Fashioning itself like a Montreal-style eatery, Bistro 7 1/4 sets the dining bar high in Winnipeg by serving inspired specials like pan-fried pickerel with fennel slaw and celery-root mash.
UPDATE: Bistro 7 1/4 is permanently closed.
If you’re seeking out a boisterous and bustling urban hot spot, Bistro 71/4 is the place to be. Since opening in 2006, the Montreal-style bistro quickly became a popular spot on the city's restaurant landscape.
It's no wonder. The South Osborne eatery serves innovative plates using the best local ingredients, a bounty of boutique cheeses, and some killer mussels and shoestring fries. The chic bistro would easily be at home in some of the world's best food cities, like New York City or Paris.
In late January, the restaurant reopened after a renovation which nearly doubled the space, adding a lush and lavish New Orleans parlour-style lounge with rich, white leather banquettes, saturated purple accents, chandeliers and a large bar. The expansion is great news for locals and visitors. In the past, getting a same-night reservation at the bistro has been a frustrating exercise. Reservations, especially on weekends, are recommended to avoid disappointment.
For diners who love to be close to the action, take a seat at the chef's table—the open kitchen at centre stage in the dining room. Chefs do double duty making meals and, time permitting, chatting with guests sitting at the bar. Insider's tip: Amiable chef and Bistro 7 1/4's owner Alexander Svenne often mans the grill.
The menu includes seven kinds of moules and frites, an extensive "little plates" selection, and many entrées including a Fred Flinstone-sized beef hammer chop, roasted free-range chicken and Canadian rack of lamb.

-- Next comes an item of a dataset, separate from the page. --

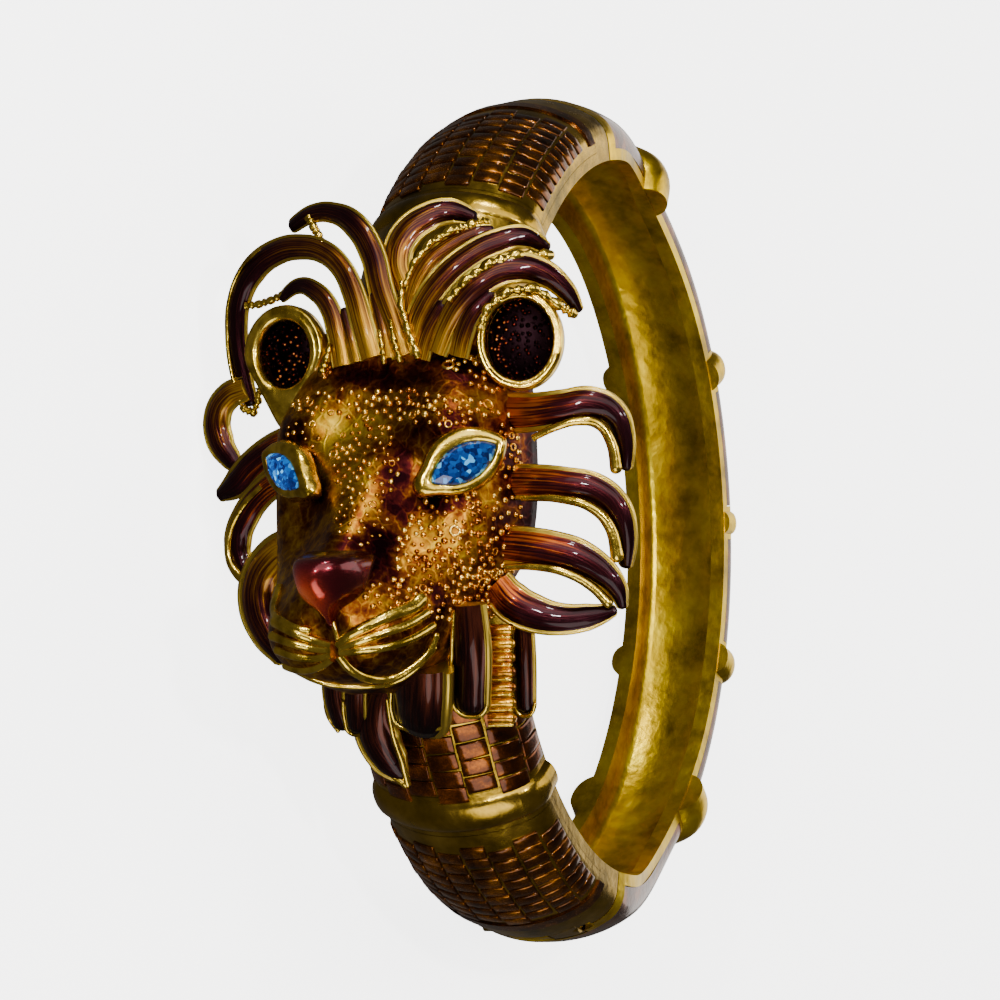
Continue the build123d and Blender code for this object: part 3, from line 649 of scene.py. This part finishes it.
# Each ridge: pixels of the photograph along it, and its half width in mm at the start and the end
ridges = [
    ([(338, 645), (352, 634), (372, 624), (394, 614), (412, 607), (420, 600)], 0.36, 0.62),
    ([(340, 648), (360, 641), (384, 633), (408, 624), (426, 613)], 0.32, 0.4),
    ([(340, 652), (362, 650), (388, 646), (412, 638), (432, 626)], 0.34, 0.38),
    ([(339, 655), (350, 668), (366, 677), (390, 678), (412, 667), (430, 650), (436, 636)], 0.42, 0.3),
    ([(332, 645), (314, 640), (294, 632), (276, 622)], 0.34, 0.48),
    ([(332, 650), (312, 648), (292, 643), (273, 636)], 0.32, 0.4),
    ([(332, 654), (314, 658), (296, 656), (278, 650)], 0.34, 0.38),
    ([(332, 658), (320, 666), (304, 670), (286, 666)], 0.34, 0.34),
    ([(280, 588), (274, 600), (275, 612), (284, 622), (296, 628), (308, 630)], 0.42, 0.34),
    ([(286, 666), (300, 676), (320, 682), (344, 686), (370, 686), (394, 682), (416, 668),
      (434, 648)], 0.22, 0.26),
    ([(338, 642), (336, 632), (333, 622), (330, 612)], 0.2, 0.16),
]
round_ending = ((0.35, 0.93), (0.65, 0.72), (0.84, 0.36), (0.88, 0.04))


def surface_path(pixels, start, end):
    """Rows of a strand over the face through the given pixels."""
    rows = []
    for i, spot in enumerate(pixels):
        point = seen_at(*spot)[0]
        if point is not None:
            rows.append((*point, start + (end - start) * i / (len(pixels) - 1)))
    return rows


def strand(rows, profile, smoothness=10, ending=round_ending):
    """Strand along rows of across, up, forward and scale, with the profile's section and its ending:
    steps of reach and width as shares of the last scale."""
    bpy.ops.object.select_all(action="DESELECT")
    bpy.ops.curve.primitive_bezier_curve_add()
    made = bpy.context.object
    line = made.data.splines[0]
    end, way = Vector(rows[-1][:3]), (Vector(rows[-1][:3]) - Vector(rows[-2][:3])).normalized()
    width = rows[-1][3]
    rows = [*rows, *[(*(end + way * width * reach), width * share) for reach, share in ending]]
    line.bezier_points.add(len(rows) - len(line.bezier_points))
    for point, (x, y, z, scale) in zip(line.bezier_points, rows):
        point.co = (x, y, z)
        point.handle_left_type = point.handle_right_type = "AUTO"
        point.radius = scale
    made.data.twist_mode = "Z_UP"
    made.data.resolution_u = smoothness
    made.data.use_fill_caps = True
    if isinstance(profile, float):
        made.data.bevel_depth = profile
        made.data.bevel_resolution = 2
    else:
        made.data.bevel_mode = "OBJECT"
        made.data.bevel_object = profile
    bpy.ops.object.convert(target="MESH")
    return made


wires = []
for pixels, start, end in ridges:
    rows = surface_path(pixels, start, end)
    if len(rows) > 1:
        wires.append(strand(rows, 1.0))
bpy.data.objects.remove(skin)

# The mane over the brow: locks that are cast with the head, with a domed maroon enamel that turns
# amber at the root, between two thin gilt rims. Two more locks of it curl down the right side.

# Each lock: pixel of the photograph, depth in the lion's frame and half the width in mm
crown_locks = {
    "right_inner": [
        (404, 356, 29.4, 0.8), (395, 327, 29.6, 0.8), (382, 291, 29.4, 0.85), (372, 252, 29.0, 0.85),
        (355, 225, 28.6, 0.8), (334, 213, 28.0, 0.65), (312, 214, 27.4, 0.6), (294, 225, 26.8, 0.5),
    ],
    "right_outer": [
        (372, 358, 29.6, 0.8), (362, 322, 29.8, 0.8), (353, 291, 29.6, 0.75), (341, 267, 29.2, 0.7),
        (324, 252, 28.8, 0.72), (301, 247, 28.2, 0.78), (277, 252, 27.6, 0.85), (254, 270, 27.0, 0.9),
        (240, 298, 26.5, 0.82), (237, 331, 26.1, 0.75), (242, 369, 25.8, 0.68), (250, 400, 25.6, 0.5),
    ],
    "right_lower": [
        (343, 366, 29.4, 0.7), (337, 332, 29.6, 0.7), (329, 307, 29.6, 0.65), (315, 291, 29.2, 0.6),
        (298, 286, 28.6, 0.5), (283, 297, 28.2, 0.35),
    ],
    "left_cap": [
        (405, 290, 28.4, 0.9), (397, 262, 28.2, 1.0), (405, 236, 27.8, 1.05), (426, 218, 27.0, 0.95),
        (449, 211, 26.0, 0.8), (471, 216, 25.2, 0.5),
    ],
    "left_upper": [
        (409, 318, 29.4, 0.55), (415, 290, 29.4, 0.6), (428, 264, 29.2, 0.6), (449, 246, 28.6, 0.6),
        (475, 233, 27.8, 0.5), (490, 229, 27.2, 0.3),
    ],
    "left_middle": [
        (412, 340, 29.6, 0.8), (421, 312, 29.8, 0.85), (442, 280, 29.6, 0.9), (468, 257, 29.0, 0.85),
        (497, 242, 28.0, 0.8), (525, 237, 26.8, 0.7), (545, 247, 25.8, 0.4),
    ],
    "left_outer": [
        (436, 352, 29.6, 0.8), (446, 326, 29.8, 0.85), (460, 302, 29.9, 0.95), (483, 280, 29.6, 1.0),
        (513, 268, 28.6, 0.95), (543, 273, 27.2, 0.85), (566, 291, 26.0, 0.65), (577, 308, 25.3, 0.4),
    ],
    "left_inner": [
        (458, 356, 29.6, 0.7), (463, 334, 29.8, 0.75), (473, 312, 29.9, 0.7), (488, 296, 29.6, 0.55),
    ],
    "left_root": [(420, 358, 29.6, 0.7), (427, 332, 29.8, 0.7), (440, 308, 29.8, 0.6)],
    "middle_root": [(389, 358, 29.5, 0.5), (382, 326, 29.7, 0.5), (374, 296, 29.5, 0.35)],
    "right_root": [(357, 362, 29.5, 0.5), (350, 334, 29.7, 0.5), (344, 312, 29.6, 0.35)],
}
amber_locks = {
    "right_top": [
        (246, 388, 26.0, 0.8), (229, 396, 25.8, 0.9), (218, 415, 25.5, 0.95), (220, 440, 25.3, 0.95),
        (232, 460, 25.3, 0.7), (240, 468, 25.4, 0.4),
    ],
    "right_bottom": [
        (294, 546, 27.0, 1.3), (274, 560, 26.4, 1.4), (261, 582, 26.0, 1.45), (260, 608, 25.9, 1.4),
        (269, 633, 25.9, 1.2), (282, 652, 26.0, 0.9),
    ],
}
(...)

For starters, try seared scallops with bacon jam and creamed corn. This small plate delivers big taste in a few bites.
With room to spare, dig into Macaroni and cheese with lobster. It's luxurious, comfort food at its creamy, cheesy, calories-be-darned finest.
Daily specials, which showcase local, in-season ingredients, are also worth a try. On my visit, lightly-battered, pan-seared pickerel (a Manitoba staple), served with pickled julienne fennel on a bed of creamy celery root, was an epicurean epiphany. It was simple and delicious.
Don't pass on dessert, which are thoughtfully offered in half portions. Chocolate banana bread pudding with caramel sauce is a warm, gooey denouement to dinner.